My family always went to Costco, because back then, when it was Price Club, you actually got a great bargain by buying bulk. But this meant I had waayy more school supplies than I ever needed. Need Scotch Tape? How about 20 dispensers? Need a Sharpie to label your hoodie? Now you have 49 too many. Want to start writing a journal in a composition book? Now you have enough paper to write an autobiography. Go!

Like me, you probably spent the rest of your time within the warehouse improving your physical and mental agility.
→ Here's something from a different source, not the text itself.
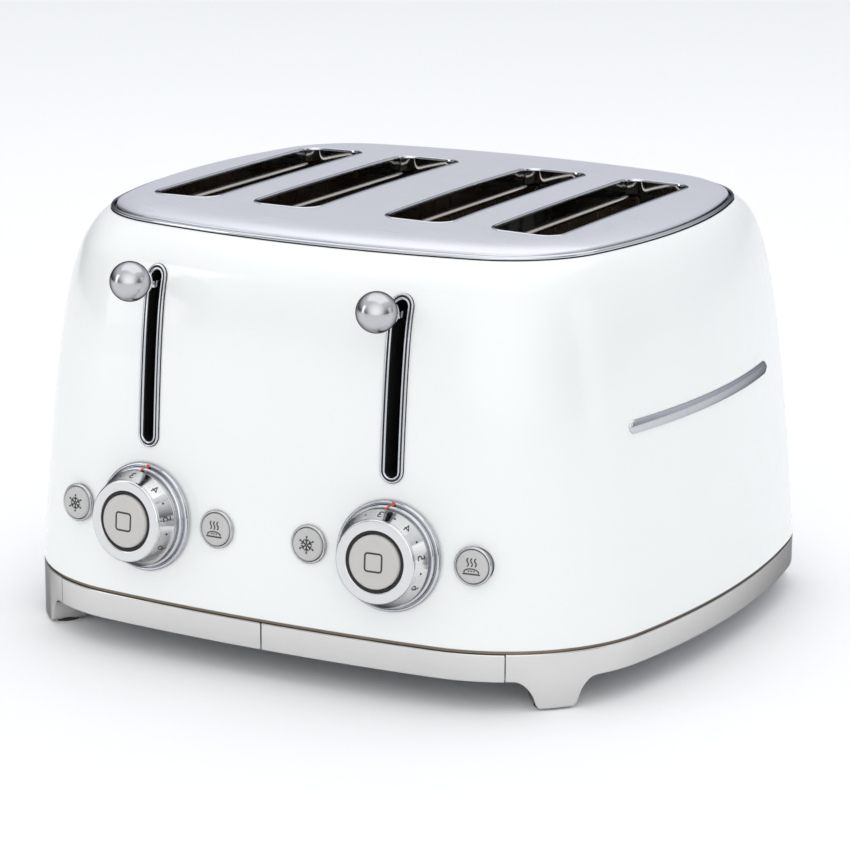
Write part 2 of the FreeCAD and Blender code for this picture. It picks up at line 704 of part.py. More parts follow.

In between making mad dashes from the snack sections to the shopping cart, juking and spinning around the other customers with a gallon of ice cream and beef jerky tucked under your arm like a pro running back, you honed your Jedi negotiation skills by convincing the old ladies who were handing out samples of freshly microwaved hamburgers, that

  1. You absolutely did not need parental supervision to eat the sample
  2. That it was in their best interest financially to let you try it, since at that point you were “very interested” in purchasing a box just based on the smell alone
  3. And that no, that other kid who swiped three servings and ran away a minute ago was NOT you.

Finally came the highlight of every Back-to-School shopping run: getting to pick out a crisp new Jansport backpack!
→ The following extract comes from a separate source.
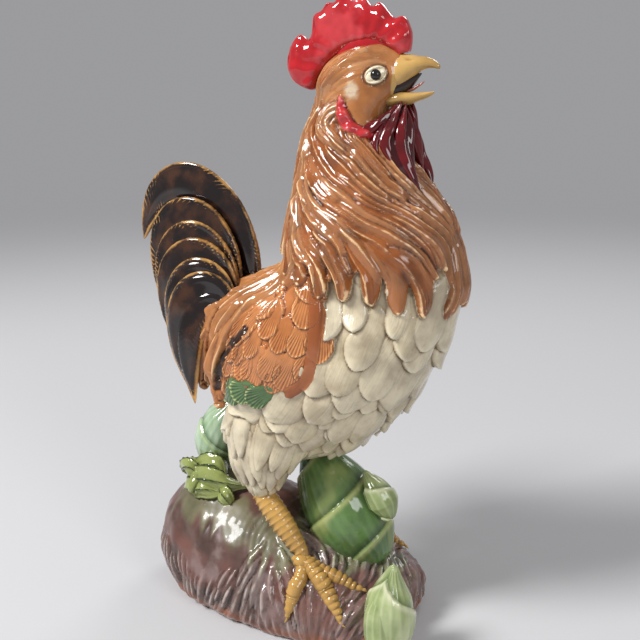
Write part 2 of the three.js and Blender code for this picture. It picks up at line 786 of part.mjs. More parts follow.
// The origin lies in the middle of the footprint's box, on the plane that the rock stands on
const box = new THREE.Box3().setFromObject(statue);
statue.position.set(-(box.min.x + box.max.x) / 2, -(box.min.y + box.max.y) / 2, 0);

export default statue;
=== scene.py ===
# %% [markdown]
# # A glazed ceramic rooster
# The real statue was pressed in plaster moulds, its feathers were cut into the wet clay, its legs, tail
# and comb were luted on, and the whole bird was brushed with coloured glazes and fired. The glaze runs
# while it is hot: it gets thin and light on every crest and pools dark in every groove. This lesson builds
# it in that order: the plain forms, the cut feathers, and at last the glazes, which follow the relief.

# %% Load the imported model
import math

import bmesh
import bpy
import numpy as np
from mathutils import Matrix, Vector
from mathutils.bvhtree import BVHTree
from mathutils.noise import noise


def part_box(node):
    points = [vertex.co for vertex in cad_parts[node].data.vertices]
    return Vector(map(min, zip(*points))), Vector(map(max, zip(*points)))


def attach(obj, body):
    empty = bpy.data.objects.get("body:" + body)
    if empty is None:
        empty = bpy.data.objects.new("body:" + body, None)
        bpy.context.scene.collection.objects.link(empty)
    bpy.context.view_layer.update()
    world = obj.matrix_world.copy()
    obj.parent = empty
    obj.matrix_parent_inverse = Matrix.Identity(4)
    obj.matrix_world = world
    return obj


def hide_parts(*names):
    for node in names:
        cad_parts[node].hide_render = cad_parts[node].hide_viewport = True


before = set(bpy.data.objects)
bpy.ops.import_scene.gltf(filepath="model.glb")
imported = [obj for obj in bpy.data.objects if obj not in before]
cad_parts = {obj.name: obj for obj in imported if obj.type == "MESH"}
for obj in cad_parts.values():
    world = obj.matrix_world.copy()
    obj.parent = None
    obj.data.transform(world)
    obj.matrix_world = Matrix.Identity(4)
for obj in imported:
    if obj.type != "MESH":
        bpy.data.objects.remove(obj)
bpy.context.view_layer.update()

MM = 0.001
print("nodes in the frame:", len(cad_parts))

# %% [markdown]
# ## The camera
# The photograph looks down a little on the bird's right side, from in front. A camera is an object with a
# place and a turn. Its lens and sensor width fix the angle of view, so both are set here once.

# %% Camera
VIEW_AZIMUTH = math.radians(25)
VIEW_PITCH = math.radians(15)
CAMERA_DISTANCE = 0.630
CAMERA_HEIGHT = 0.390
CAMERA_SIDESTEP = 0.020
CAMERA_NUDGE = 0.0006
SENSOR_WIDTH = 36.0
LENS = 50.6

across_view = Vector((math.cos(VIEW_AZIMUTH), math.sin(VIEW_AZIMUTH), 0))
towards_camera = Vector((math.sin(VIEW_AZIMUTH), -math.cos(VIEW_AZIMUTH), 0))
camera_data = bpy.data.cameras.new("camera")
camera_data.lens = LENS
camera_data.sensor_width = SENSOR_WIDTH
camera = bpy.data.objects.new("camera", camera_data)
camera.location = (towards_camera * CAMERA_DISTANCE + across_view * CAMERA_SIDESTEP
                   + Vector((CAMERA_NUDGE, 0, CAMERA_HEIGHT)))
camera.rotation_euler = (math.pi / 2 - VIEW_PITCH, 0, VIEW_AZIMUTH)
scene = bpy.context.scene
scene.collection.objects.link(camera)
scene.camera = camera
scene.view_settings.view_transform = "Standard"
print("camera at", [round(c, 3) for c in camera.location])

# %% [markdown]
# ## Writing shader maths as plain sums
# A material is a tree of small nodes. Placing dozens of Math nodes by hand hides the idea, so a small class
# wraps a socket and lets Python's own signs add the nodes: 1 - mask reads as it does on paper. Every other
# node comes from one method, which sets the node up first and then joins its sockets.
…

Whoa whoa whoa, hold on there spaz, you found the color you wanted, but you can’t just wear it out of the box! People will think you’re a freak. You gotta go through the Jansport customization check list:

The Frilly Leather Bits Attached to the Zipper:

Cool: Lose 2/3 of them. Only save the one for your goto zipper on the main pouch.

Lame: Add as much shit as you can to it so you sounds like a “Just Married” car as you walk by. Unless you’re a girl, then it was kinda cute.

Gangsta: Cut them all off.

Should I One Strap It???

Cool: Only if it’s 1996.

Lame: 1996-Present. Also, apparently you want Scoliosis.

Gangsta: Ah HELL no homie!

 

 

Strap Length?

Cool: Loose with about a fist length of strap hanging out.

Lame: As tight as possible. You’re going mountain climbing at school, right?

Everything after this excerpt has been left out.